Theodore Ayrault Dodge elucidates Hannibal Barca's ultracrepidation across the Rhone River and the Alps, and the hardships that were faced by trying to reach Italian soil. Theodore Ayrault Dodge succinctly mentions the poliorcetics of Saguntum: 219-218 BCE and the battles of Ticinus: 218 BCE, Trebia: 217 BCE, Lake Trasimene: 217 BCE and Cannae: 216 BCE with the culmination of the fate of the two empires at Zama: 202 BCE. Theodore Ayrault Dodge mentions the grand strategy of Hannibal Barca (to deprive the Romans of their Italian allies and to form a stranglehold against the capitol of Rome, and to enlist the aid of the Gallic tribes) and the composition of the Carthaginian armies (Libyo-Phoenicians, Iberians, Numidians: multinational composition of mercenaries; 1,043 peltasts or skirmishers in the front ranks, 2,048 psiloi or auxiliary soldiers in the rear and a Hellenistic-like phalanx of Carthaginian/Libyo-Phoenician pikemen, with a total of 1,024 cavalry per fighting force.) Theodore Ayrault Dodge also mentions the composition of the Roman forces which consisted of 1,200 Velites, 1,200 Hastati, 1,200 Principes and 600 Triarii per consular army (a total of two such fighting forces per year). He also mentions the siege techniques of antiquity such as the means of blockading and slowly depleting the resources of the enemy through the castrametation of two concentric walls: the circumvallation and the contravallation.

The only negative factor found in the book Hannibal by Theodore Ayrault Dodge is the balance of the book. The author does not give enough recognition for the exploits of Hannibal's rivals such as Fabius 'Cunctator', Metellus and Nero, as well as Publius Cornelius Scipio 'Africanus' who deprived the Carthaginians of a base in Iberia through the victories at Baecula and Ilipa, and the capture of New Carthage. Theodore Ayrault Dodge tends to degrade the capabilities of Hannibal's Roman enemies, and to belittle the strategic consequences of some of their exploits such as the capture of Syracuse and the loss of Carthaginian hegemony in Iberia. (For more on Scipio 'Africanus', the book by Basil Henry Liddell Hart is recommended.)
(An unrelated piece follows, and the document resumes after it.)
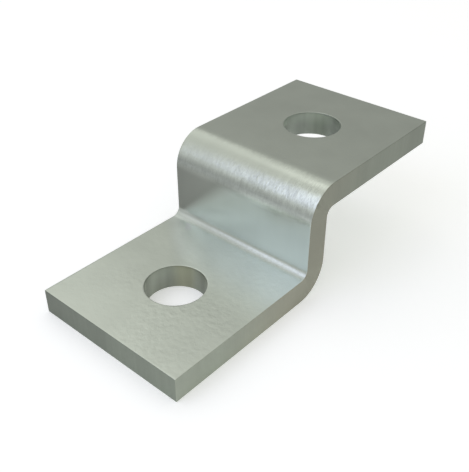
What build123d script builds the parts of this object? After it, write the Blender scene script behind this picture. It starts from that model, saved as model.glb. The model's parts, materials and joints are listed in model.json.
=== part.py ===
from build123d import *
import os

# A Z bracket for strut channel: one strip of flat steel, folded twice, with a bolt hole in each leg.
# The lower leg is bolted down, and the upper leg clamps a channel that lies under it, against the web.
# The origin is on the lower hole's axis, in the plane that the lower leg sits on. +X runs from the lower
# leg towards the upper one, +Y runs across the strip and +Z is up.

# Sizes in millimetres
plate_width = 40
plate_thickness = 6
inside_bend_radius = 2
channel_height = 21  # from the plane under the lower leg to the underside of the upper leg
lower_leg_length = 41  # from the free end to the face of the web
upper_leg_length = 41  # from the back of the web to the free end
hole_diameter = 14  # clears an M12 bolt
lower_hole_to_end = 20
upper_hole_to_end = 20
edge_rounding = 0.2  # what tumbling and the zinc coat leave on the sheared and punched edges

# Stations along X
lower_end_x = -lower_hole_to_end
web_face_x = lower_end_x + lower_leg_length
web_back_x = web_face_x + plate_thickness
upper_end_x = web_back_x + upper_leg_length
upper_hole_x = upper_end_x - upper_hole_to_end

# The plane halfway through the plate's thickness, which the drawing of the folded strip follows
mid_plane_radius = inside_bend_radius + plate_thickness / 2
lower_mid_z = plate_thickness / 2
web_mid_x = (web_face_x + web_back_x) / 2
upper_mid_z = channel_height + plate_thickness / 2

with BuildPart() as z_bracket:
    # The folded strip seen from the side: its mid-plane, given the plate's thickness
    with BuildSketch(Plane.XZ) as side_view:
        with BuildLine() as mid_plane:
            FilletPolyline(
                (lower_end_x, lower_mid_z),
                (web_mid_x, lower_mid_z),
                (web_mid_x, upper_mid_z),
                (upper_end_x, upper_mid_z),
                radius=mid_plane_radius,
            )
        trace(line_width=plate_thickness)
    extrude(amount=plate_width / 2, both=True)
    strip_sides = z_bracket.faces().filter_by(Axis.Y)
    faces_along_strip = z_bracket.faces().group_by(Axis.X)
    strip_ends = faces_along_strip[0] + faces_along_strip[-1]

    # One bolt hole through each leg, on the strip's centre line
    with Locations((0, 0), (upper_hole_x, 0)):
        Hole(radius=hole_diameter / 2)
    hole_rims = z_bracket.edges(Select.LAST).filter_by(GeomType.CIRCLE)

    # Every cut edge is slightly rounded
    fillet(strip_sides.edges() + strip_ends.edges() + hole_rims, radius=edge_rounding)

z_bracket.part.label = "z_bracket"

os.makedirs("parts", exist_ok=True)
export_step(z_bracket.part, "parts/z_bracket.step")
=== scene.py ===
import json
import math
from collections import namedtuple

import bmesh
import bpy
from bpy.props import FloatProperty, FloatVectorProperty, PointerProperty
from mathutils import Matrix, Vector, noise


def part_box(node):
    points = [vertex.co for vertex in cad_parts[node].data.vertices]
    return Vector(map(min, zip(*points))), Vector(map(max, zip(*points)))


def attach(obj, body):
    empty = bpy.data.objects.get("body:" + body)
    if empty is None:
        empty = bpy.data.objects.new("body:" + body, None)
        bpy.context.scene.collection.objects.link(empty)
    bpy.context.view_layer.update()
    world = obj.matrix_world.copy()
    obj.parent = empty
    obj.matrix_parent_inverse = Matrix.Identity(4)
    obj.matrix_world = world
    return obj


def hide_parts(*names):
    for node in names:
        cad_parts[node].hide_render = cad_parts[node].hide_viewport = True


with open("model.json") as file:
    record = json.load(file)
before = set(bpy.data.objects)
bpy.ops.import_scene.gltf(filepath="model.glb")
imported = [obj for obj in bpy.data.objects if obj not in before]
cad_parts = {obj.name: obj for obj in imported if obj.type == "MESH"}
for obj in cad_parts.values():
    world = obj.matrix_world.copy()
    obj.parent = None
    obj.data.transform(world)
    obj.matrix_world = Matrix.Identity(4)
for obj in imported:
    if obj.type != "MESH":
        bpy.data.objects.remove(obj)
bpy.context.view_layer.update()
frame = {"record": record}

bl_info = {
    "name": "Z bracket",
    "version": (1, 0, 0),
    "blender": (4, 5, 0),
    "location": "3D View > Sidebar > Z bracket",
    "description": "Punches and folds a strip of zinc plated steel into a Z bracket, and lights it",
    "category": "Add Mesh",
}

MM = 0.001

# How much smaller than in the record the holes in the photograph measure, by radius
HOLE_SHORTFALL = 0.08 * MM

# The bracket's materials, in the order of its material slots
ROLLED_FACE, BAR_EDGE, SHEARED_END, PUNCHED_HOLE = range(4)

# The flat blank that the bracket is folded from: its length and width, the straight part of each leg, the
# arc of a fold at half the thickness, the web between the folds, and how far the holes are from its start
Blank = namedtuple("Blank", "length width straight arc rise holes")

# A stretch of the strip: its length, the angle it is folded by, how fast the coat's pattern passes along it,
# where 1 is true to size and less draws the pattern out, and its ripples' depth, where 1 is the full depth
Section = namedtuple("Section", "length turn drawn depth")

# The coat at one place: how bright it is, where 1 is its material's own colour, a brightness that is painted
# light and shade, how much rougher it is than its material, and how much of its tint shows, which on the
# rolled faces is a painted blue reflection
PaintedLightAndDullness = namedtuple("PaintedLightAndDullness", "tone dullness film", defaults=(0.0, 0.0))

# Where the bracket's seats and holes are, from its record
mounts = {mount["name"]: mount for mount in frame["record"]["mounts"]}
lower_seat_z = mounts["lower_seat"]["pos_m"][2]
lower_top_z = mounts["lower_washer_face"]["pos_m"][2]
upper_seat_z = mounts["channel_face"]["pos_m"][2]
lower_hole_x = mounts["lower_hole"]["pos_m"][0]
upper_hole_x = mounts["upper_hole"]["pos_m"][0]


def linear_colour(hex_code):
    """The linear red, green and blue of an sRGB hex value."""
    channels = [int(hex_code[start:start + 2], 16) / 255 for start in (1, 3, 5)]
    return [c / 12.92 if c <= 0.04045 else ((c + 0.055) / 1.055) ** 2.4 for c in channels]


class StripSettings(bpy.types.PropertyGroup):
    """The folded strip's sizes, and the look of its zinc."""

    thickness: FloatProperty(
        name="Thickness",
        description="Thickness of the flat bar",
        default=lower_top_z - lower_seat_z,
        unit="LENGTH",
    )
    inside_bend_radius: FloatProperty(
        name="Inside bend radius",
        description="Radius on the inside of both folds",
        default=2 * MM,
        unit="LENGTH",
    )
    hole_radius: FloatProperty(
        name="Hole radius",
        description="Radius of both bolt holes",
        default=mounts["lower_hole"]["dims"]["r_mm"] * MM - HOLE_SHORTFALL,
        unit="LENGTH",
    )
    edge_rounding: FloatProperty(
        name="Edge rounding",
        description="Radius that tumbling and the coat leave on the cut edges",
        default=0.12 * MM,
        unit="LENGTH",
    )
    cell: FloatProperty(
        name="Cell",
        description="Distance between the lines of the mesh",
        default=0.5 * MM,
        unit="LENGTH",
    )
    wave_spacing: FloatProperty(
        name="Wave spacing",
        description="Distance between the waves that rolling leaves in the bar's faces",
        default=2.4 * MM,
        unit="LENGTH",
    )
    wave_height: FloatProperty(
        name="Wave height",
        description="How far those waves dip below the bar's face",
        default=0.008 * MM,
        unit="LENGTH",
    )
    # The ripples and the grain are a few tenths of a millimetre across on the real coat, which is too fine to
    # show at this size, so both are drawn coarser, and deeper to match
    ripple_size: FloatProperty(
        name="Ripple size",
        description="Size of the coat's fine ripples",
        default=1.3 * MM,
        unit="LENGTH",
    )
    ripple_depth: FloatProperty(
        name="Ripple depth",
        description="Depth of the coat's fine ripples",
        default=0.07 * MM,
        unit="LENGTH",
    )
    grain_size: FloatProperty(
        name="Grain size",
        description="Width of the grain that shows where the outside of a fold is stretched",
        default=0.55 * MM,
        unit="LENGTH",
    )
    grain_depth: FloatProperty(
        name="Grain depth",
        description="Depth of that grain",
        default=0.15 * MM,
        unit="LENGTH",
    )
    rolled_roughness: FloatProperty(
        name="Roughness of the rolled faces",
        description="Roughness of the zinc on the rolled faces, where they are smoothest",
        default=0.28,
    )
    cut_roughness: FloatProperty(
        name="Roughness of the cut faces",
        description="Roughness of the zinc on the bar's edges, its sheared ends and in its holes",
        default=0.5,
    )
    rolled_colour: FloatVectorProperty(
        name="Rolled faces",
        description="Colour of the zinc on the bar's rolled faces",
        default=linear_colour("#CBD1C7"),
        subtype="COLOR",
    )
    # Painted reflection: the cold blue mixed into the rolled faces' colour stands in for reflected blue light
    rolled_blue_reflection: FloatVectorProperty(
        name="Film on rolled faces",
        description="Colour of the rolled faces where the passivation film looks bluest",
        default=linear_colour("#CAD1CB"),
        subtype="COLOR",
    )
    # Painted shade: the bar's edges, the sheared ends and the holes have colours darker than the rolled
    # faces', in place of the darker reflections that these faces show
    bar_edge_colour: FloatVectorProperty(
        name="Bar's edges",
        description="Colour of the zinc on the bar's two narrow sides",
        default=linear_colour("#969C90"),
        subtype="COLOR",
    )
    # A faint yellow tint, mixed into the bar's edges about the web
    bar_edge_tint: FloatVectorProperty(
        name="Film on bar's edges",
        description="Colour of the narrow sides where the passivation film looks yellowest",
        default=linear_colour("#9D9D8F"),
        subtype="COLOR",
    )
    sheared_colour: FloatVectorProperty(
        name="Sheared ends",
        description="Colour of the dull zinc on the two sheared ends",
        default=linear_colour("#878E83"),
        subtype="COLOR",
    )
    punched_colour: FloatVectorProperty(
        name="Holes",
        description="Colour of the zinc in the punched holes",
        default=linear_colour("#A1A89F"),
        subtype="COLOR",
    )
    # A faint yellow tint, mixed into the lower hole
    punched_tint: FloatVectorProperty(
        name="Film in holes",
        description="Colour of the holes where the passivation film looks yellowest",
        default=linear_colour("#A3A693"),
        subtype="COLOR",
    )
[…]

Guest More than 1 year ago
Amazing, simply amazing. Starts off by coloring in the history of Carthage and Rome, and builds into Hannibal's legendary campaign against the Romans. Written by a colonel who fought in the Union Army during America's Civil War. The writing style is superior to that of _many_ current authors. Hannibal's military and political brilliance are shown, as is the character of the Roman citizenry. After reading this book, one gains an understanding into why Rome grew so powerful and ruled for so long. The author gives a glimpse into recent history by lapsing into French, often a paragraph at a time, and assuming that the reader knows what he's saying. (this was when French was the language of diplomacy). This book is quite readable, and VERY enjoyable. _Highly_ recommended and _definitely_ worth it!
Guest More than 1 year ago
An amazing novel that gives you colorful explanations of both armies of Rome ,and Carthage. There are also great teachings of both nations powerful history. Loved it!
Guest More than 1 year ago
This book is very informative and easy to read. The author provides the facts, gives the sources of his information, and allows the reader to make up his own mind on issues that are not certain. At the same time, the author does include into the book his own expert analysis of issues relating to military campaigns and battles. The book paints as complete a picture of Hannibal as the facts allow, without going into speculation and guessing.
Guest More than 1 year ago
HANNIBAL is an excellent account of the Second Punic War. The author, who traveled all throughout Spain, France, Italy, and North Africa sheds light on many controversies, such as exactly where Hannibal crossed the Alps. Although this book was written in 1891, it is still excellent today.
Guest More than 1 year ago
It was simultaneously thoroughly detailed and easy to read. I really enjoyed it and would highly recommend it.